We also have a lessons learned e-mail. We send out e-mails without names and say, ‘This happened and was a problem, and we want everyone to learn from it.’

If you chastise or beat up someone, they aren’t going to want to stay around, or, next time, when something happens, they are going to hide it. We want to know if there is a problem so we can fix it.

Listen to employees, then act. If someone has a great idea and you take two years to implement, then next time, the guy says, ‘What’s the sense? I sent it in, and for two years I didn’t hear about it.’

When we have these ideas, some of them are not very good ideas. But, we always try to find some little piece of it that is a good idea and say, ‘Even though we can’t do this, we will do this. Thanks a lot for submitting the idea.’

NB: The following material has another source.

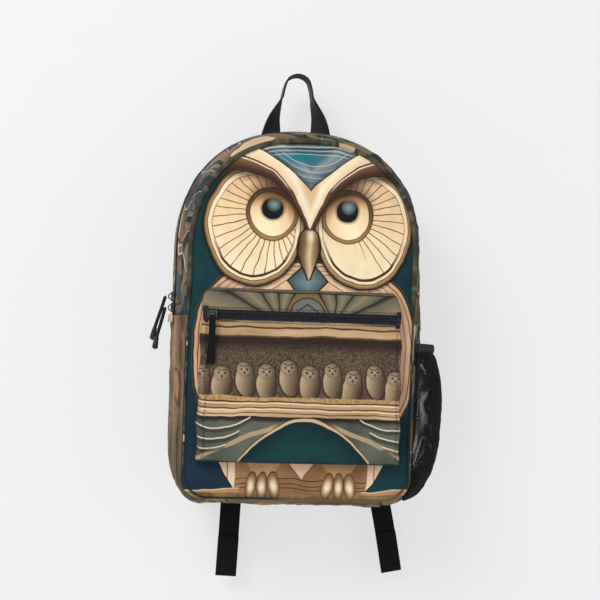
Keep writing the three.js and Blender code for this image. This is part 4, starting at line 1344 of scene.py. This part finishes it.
def black_cloth(flow):
    place = object_place(flow)
    x, _, z = parts_of(flow, place)
    weave = (x * 4200).math("SINE") * (z * 4200).math("SINE")
    slubs = place.spots(700, 3)
    # The colour is partly the cloth's own slubs and partly painted shade: the weave's hollows darker and its
    # raised threads lighter.
    shade = (slubs * 0.7 + weave * 0.15 + 0.1).dyed((0.25, dye(24, 24, 27)), (0.8, dye(62, 62, 66)))
    return {"Base Color": shade, "Roughness": slubs * 0.15 + 0.7,
            "Normal": bumped(flow, weave * 0.6 + slubs, 0.5, 0.0005)}


black_weave = material("black_weave", black_cloth, roughness=0.8, specular=0.2)


def puffed(piece, voxel, cap, pressure=4.0):
    """Blows a closed cloth up a little, no further than cap in mm, and smooths it."""
    given(piece, "REMESH", mode="VOXEL", voxel_size=voxel / 1000)
    before = np.array([point.co for point in piece.data.vertices])
    only(piece)
    soft = piece.modifiers.new("cloth", "CLOTH")
    soft.settings.use_pressure = True
    soft.settings.uniform_pressure_force = pressure
    soft.settings.effector_weights.gravity = 0
    soft.point_cache.frame_start = 1
    soft.point_cache.frame_end = 20
    for step in range(1, 21):
        bpy.context.scene.frame_set(step)
    bpy.ops.object.modifier_apply(modifier=soft.name)
    bpy.context.scene.frame_set(1)
    after = np.array([point.co for point in piece.data.vertices])
    travel = after - before
    far = np.linalg.norm(travel, axis=1)[:, None] * 1000
    travel *= np.minimum(1, cap / np.maximum(far, 1e-6))
    piece.data.vertices.foreach_set("co", (before + travel).ravel())
    piece.data.update()
    given(piece, "SUBSURF", levels=1, render_levels=1)
    piece.data.polygons.foreach_set("use_smooth", [True] * len(piece.data.polygons))
    return piece


def moved(piece, change):
    """Moves every point of a piece, in mm."""
    spots = np.array([point.co for point in piece.data.vertices]) * 1000
    piece.data.vertices.foreach_set("co", (change(spots) / 1000).ravel())
    piece.data.update()
    return piece


def back_place(u, v):
    x, z = arched(u, v, BACK_HALF - PAD_GAP, BACK_TOP - PAD_GAP, BACK_BASE + PAD_GAP, 30)
    return x, np.full(len(x), 11.0), z, x, z


pad = formed("back_pad", 60, 84, back_place)
face_from(pad, 0, -60, -290)
given(pad, "SOLIDIFY", thickness=0.006, offset=-1)
puffed(pad, 6, 3)


def quilting(spots):
    x, z = spots[:, 0], spots[:, 2]
    seam = np.abs(x)
    for level in (-190, -400):
        seam = np.minimum(seam, np.abs(z - level - np.abs(x) * 0.25) * 0.9)
    border = np.minimum(half_at(z, BACK_HALF - PAD_GAP, BACK_TOP - PAD_GAP, BACK_BASE + PAD_GAP, 30)
                        - np.abs(x), BACK_TOP - z)
    sink = 3.2 * np.exp(-((seam / 5) ** 2)) + 2.0 * np.exp(-((np.clip(border, 0, None) / 6) ** 2))
    out = spots.copy()
    out[:, 1] = np.where(spots[:, 1] > 8, np.minimum(spots[:, 1], 13.2) - sink, spots[:, 1])
    return out


moved(pad, quilting)
finished(pad, black_weave, "black_cloth", "bag", "back_panel", "back_foam", "back_lining")
back_x, back_z = on_side(spread, np.full(300, 9.0), -1.0)
binding_line = np.stack((back_x, np.full(300, 9.5), back_z), 1)
binding_line[-1] = binding_line[0]
binding = tube("back_binding", binding_line, 4.0, 10, closed=True)
finished(binding, grey_binding, "black_cloth", "bag", "back_binding_top", "back_binding_bottom")
stitched("back_stitch", [(0, 9.6, -100), (0, 9.6, -490)], (0, 1, 0), coat=material(
    "grey_thread", thread_coat(dye(60, 60, 62), dye(96, 96, 98)), roughness=0.6, specular=0.2))


# ------------------------------------------------------------------ shoulder straps
# Two S-shaped foam pads in black cloth, sewn to the back under a yoke.
# Webbing runs down each to a ladder lock.
PAD_OUTER = [(66, -100), (88, -150), (101, -210), (98, -270), (86, -338)]
PAD_INNER = [(8, -100), (26, -150), (38, -210), (42, -270), (46, -338)]
STRAP_THICK = 8.5


def moulded(flow):
    fine = object_place(flow).spots(900, 2)
    broad = object_place(flow).spots(90, 2)
    shade = broad.dyed((0.3, dye(18, 18, 20)), (0.7, dye(34, 34, 37)))
    return {"Base Color": shade, "Roughness": broad * 0.25 + 0.25, "Normal": bumped(flow, fine, 0.25, 0.0002)}


moulded_black = material("moulded_black", moulded, roughness=0.4, specular=0.4)
outer_edge = join_up([(x, 0, z) for x, z in PAD_OUTER], 60)
inner_edge = join_up([(x, 0, z) for x, z in PAD_INNER], 60)
for side, turn in (("left", -1), ("right", 1)):
    def pad_place(u, v, turn=turn):
        at = np.rint((1 - v) * 59).astype(int)
        ease = 1.5 + 3.5 * np.clip(1 - np.minimum(v, 1 - v) / 0.06, 0, 1) ** 2
        low, high = inner_edge[at], outer_edge[at]
        x = low[:, 0] + ease + u * (high[:, 0] - low[:, 0] - 2 * ease)
        return turn * x, np.full(len(x), 21 + STRAP_THICK / 2), low[:, 2] * 0.995 - 0.8, x, low[:, 2]
    strap = formed("strap_pad_" + side, 24, 59, pad_place)
    face_from(strap, 0, -60, -210)
    given(strap, "SOLIDIFY", thickness=STRAP_THICK / 1000, offset=-1)
    given(strap, "BEVEL", width=0.003, segments=3, limit_method="ANGLE")
    puffed(strap, 4, 2.4)

    def sewn(spots, turn=turn):
        out = spots.copy()
        z = spots[:, 2]
        order = np.argsort(inner_edge[:, 2])
        low = np.interp(z, inner_edge[order, 2], inner_edge[order, 0])
        high = np.interp(z, outer_edge[order, 2], outer_edge[order, 0])
        gap = np.minimum(np.abs(spots[:, 0]) - low, high - np.abs(spots[:, 0]))
        sink = 2.2 * np.exp(-(((gap - 6.5) / 2.0) ** 2))
        out[:, 1] -= np.where(spots[:, 1] > 22, sink, -sink * 0.5)
        return out
    moved(strap, sewn)
    body = "shoulder_strap_" + side
    finished(strap, black_weave, "black_cloth", body, "strap_pad_" + side)
    run_line = join_up([(turn * 56, 28.3, -150), (turn * 64, 28.9, -190), (turn * 66, 28.8, -260),
                        (turn * 66, 28.2, -322), (turn * 66, 25.6, -352)], 40)
    webbing = strip("strap_webbing_" + side, run_line, (1, 0, 0), 25, 1.7)
    finished(webbing, black_webbing, "webbing", body, "strap_webbing_" + side)
    for at in (4, 34):
        spot = run_line[at]
        ring = [spot + (dx, 1.1, dz) for dx, dz in ((-9, 7), (9, 7), (9, -7), (-9, -7), (-9, 7), (9, -7),
                                                    (9, 7), (-9, -7))]
        stitched("strap_bartack_%s_%d" % (side, at), ring, (0, 1, 0), 3.4, body=body)
    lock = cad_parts["ladder_lock_" + side]
    lock.data.materials.clear()
    lock.data.materials.append(moulded_black)
    low_line = join_up([(turn * 66, 24.5, -346), (turn * 66, 21.2, -372), (turn * 73, 19.5, -392),
                        (turn * 86, 18.6, -420), (turn * 107, 16.6, -463)], 40)
    slope = np.gradient(low_line, axis=0)
    low_webbing = strip("lower_webbing_" + side, low_line, np.cross(slope, (0, 1, 0)), 25, 1.7)
    finished(low_webbing, black_webbing, "webbing", None, "lower_webbing_" + side)
    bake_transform(low_webbing)

    def tab_place(u, v, turn=turn):
        top = (1 - u) * 94 + u * 124, (1 - u) * -470 + u * -456
        low = (1 - u) * 113 + u * 136, (1 - u) * -499 + u * -484
        x = top[0] * v + low[0] * (1 - v)
        z = top[1] * v + low[1] * (1 - v)
        return turn * x, 13.9 + 0.9 * np.sin(u * math.pi) * v, z, x, z
    tab = formed("anchor_tab_" + side, 12, 12, tab_place)
    face_from(tab, 0, -60, -300)
    given(tab, "SOLIDIFY", thickness=0.0026, offset=-1)
    given(tab, "BEVEL", width=0.0008, segments=2, limit_method="ANGLE")
    finished(tab, black_weave, "black_cloth", "bag", "anchor_tab_" + side)


def yoke_place(u, v):
    x = (u * 2 - 1) * 72
    top = -87.5 - 12 * (np.abs(x) / 72) ** 2.2
    low = -108 + 0 * x
    z = low + v * (top - low)
    return x, 13.2 + 4.5 * np.clip((-92 - z) / 14, 0, 1) ** 1.5 * (np.abs(x) < 90), z, x, z


yoke = formed("strap_yoke", 40, 12, yoke_place)
face_from(yoke, 0, -60, -100)
given(yoke, "SOLIDIFY", thickness=0.0022, offset=1)
finished(yoke, black_weave, "black_cloth", "bag", "strap_yoke")
stitched("yoke_stitch", [(-64, 16.4, -97), (0, 16.2, -91), (64, 16.4, -97)], (0, 1, 0))


# ------------------------------------------------------------------ wall, floor and studio light
# A pale wall close behind the bag, a pale floor, one large soft light from the upper left and a fill.
def plain(name, shade, one_sided=False):
    made = bpy.data.materials.new(name)
    made.use_nodes = True
    shader = made.node_tree.nodes["Principled BSDF"]
    shader.inputs["Base Color"].default_value = (shade, shade, shade, 1)
    shader.inputs["Roughness"].default_value = 1
    if one_sided:
        shader.inputs["Emission Color"].default_value = (1, 1, 1, 1)
        shader.inputs["Emission Strength"].default_value = 0.6
        flow = Flow(made.node_tree)
        back = flow.make("NewGeometry", {}, {}, "Backfacing")
        clear = flow.make("BsdfTransparent", {}, {})
        mixed = flow.make("MixShader", {}, {0: back, 1: Flow(made.node_tree, shader.outputs[0]), 2: clear})
        made.node_tree.links.new(mixed.socket, made.node_tree.nodes["Material Output"].inputs["Surface"])
    return made


bpy.ops.object.select_all(action="DESELECT")
bpy.ops.mesh.primitive_plane_add(size=5, location=(0, 0, -0.72))
floor = bpy.context.object
floor.name = "floor"
floor.data.materials.append(plain("floor", 0.82))
bpy.ops.mesh.primitive_plane_add(size=5, location=(0, 0.047, 0), rotation=(math.pi / 2, 0, 0))
wall = bpy.context.object
wall.name = "wall"
wall.data.materials.append(plain("wall", 0.27, one_sided=True))
wall.visible_shadow = False
wall.visible_diffuse = False
wall.visible_glossy = False


def softbox(name, place, size, power):
    """A square studio light that faces the middle of the bag."""
    data = bpy.data.lights.new(name, "AREA")
    data.size = size
    data.energy = power
    light = bpy.data.objects.new(name, data)
    bpy.context.scene.collection.objects.link(light)
    light.location = place
    light.rotation_euler = (MIDDLE - Vector(place)).to_track_quat("-Z", "Y").to_euler()


softbox("key", (-1.4, -2.1, 1.2), 1.2, 46)
softbox("fill", (1.9, -2.0, 0.1), 1.8, 8)
softbox("behind", (-0.9, 2.2, 1.0), 1.6, 40)
world = bpy.data.worlds.new("studio")
world.use_nodes = True
world.node_tree.nodes["Background"].inputs["Color"].default_value = (1.0, 1.0, 1.0, 1)
world.node_tree.nodes["Background"].inputs["Strength"].default_value = 0.5
bpy.context.scene.world = world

We’re conscious of not saying, ‘No, that’s a bad idea.’ He’s going to say, ‘Well, I’ve submitted two ideas, and both times they gave me the thumbs down. I’m not submitting any more ideas.’

We also preach that you can’t submit a piece of paper that says, ‘I think everyone should get new desk chairs.’ Well, why? We have a whole form of what is the benefit, what will it cost the company and why is this a good idea? They have to put some thought and research into it.

Concentrate on opportunities rather than on problems. We’ve made the mistake of putting our best people on our biggest problem. Put your best people on your biggest opportunities.

Once we started doing it, we had success. We, in the past, would have a problem and throw the best people to fix that problem, and all the opportunities were suffering because of that.

If you’re losing 20 grand on a project and put your best person on it, but you have an opportunity to make $100,000 and you aren’t putting him over there, then you aren’t doing yourself justice.

You’re going to want a good problem-solver and management to get involved [on your biggest problem].

Groom for the future. Have someone behind you that is going to be good, if not better, than you when you move up. It does the company a big injustice if you are so great and you pound everybody below you down.

If you leave, get promoted or move to a different area, then have someone behind you that is going to do just as good or a better job.

Know when to say ‘no.’ I had the mentality coming out of college of bigger and bigger. If they can do it, we can do it. It’s hard to say no, but you have to say no. You have to be disciplined enough to know there are things we are just not good at and would just get ourselves in trouble.

This is our third five-year strategic planning session we are going through, and, in each one of those, we spent a lot of time focusing in on what we do best, and that’s all we are going to do. The things we aren’t good at we are staying away from.

I don’t care how great the opportunity sounds. You have to be able to say the word ‘no,’ and it’s a hard thing to do.